# Oak tree struggles



## Necrosis (Jul 12, 2018)

So I have an Oak Tree out front which is about 4-5 years old. It is very short compared to the other trees in the neighborhood and has an odd growth pattern. Like the lowest branches curl downward and appear gnarled. (I'll try and post a pic later). I've been trying to prune it as best I can to encourage growth in the lateral direction but haven't been getting much. Any general tree care tips? I'm watering it quite a bit and fertilizing it some with the grass. Any general tips would be great.


----------



## Jconnelly6b (Mar 4, 2018)

Do you know the specific cultivar? Red Oak, White Oak, etc.? Their growth rate varies but should be between 1' and 5' per year.

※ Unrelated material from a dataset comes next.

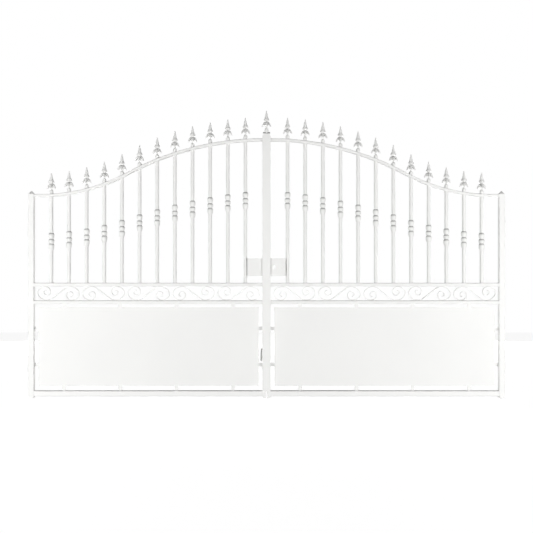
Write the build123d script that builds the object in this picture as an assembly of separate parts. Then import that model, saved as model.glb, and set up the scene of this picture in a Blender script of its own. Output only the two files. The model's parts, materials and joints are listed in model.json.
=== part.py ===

Who planted the tree? Without seeing any pictures, first guess is the roots are girdled. Post some pictures and lets have a look. If you can scratch the dirt off the surface at the base of the tree, and take some pictures there too that would help.


----------



## Necrosis (Jul 12, 2018)

Sorry for the dark pick. It's a red oak. It doesn't seem to be girdled. I brushed off a ton of mulch on it when I moved in a year ago down to the root flair. I'll see if I can get some picks of the dirt here tomorrow.


----------



## krusej23 (May 8, 2018)

You really don't want mulch or dirt above the root flair.


----------



## SCGrassMan (Dec 17, 2017)

I'll tell you more likely than not what happened. I had this same issue in my neighborhood.

Around here for new housing developments they have to plant a certain number of trees. So they drove down the street and dug a hole in each yard and threw a tree in it.

I took mine tree out and the root ball had never been opened up, so it grew in on itself. It had like a 24" solid round ball. And the tree itself was stunted.

I replaced mine with a palm tree.

TL;dr - improper planting and it's rootbound. Confirm and replace.


----------



## Austinite (Oct 4, 2018)

SCGrassMan said:


> I'll tell you more likely than not what happened. I had this same issue in my neighborhood.
> 
> Around here for new housing developments they have to plant a certain number of trees. So they drove down the street and dug a hole in each yard and threw a tree in it.
> 
> ...


Agreed. I had a tree get uprooted last year and the rootball was just that, no root development beyond it. I plan on replacing my other tree this year, hopefully a Japanese maple.


----------



## SCGrassMan (Dec 17, 2017)

Love those!


----------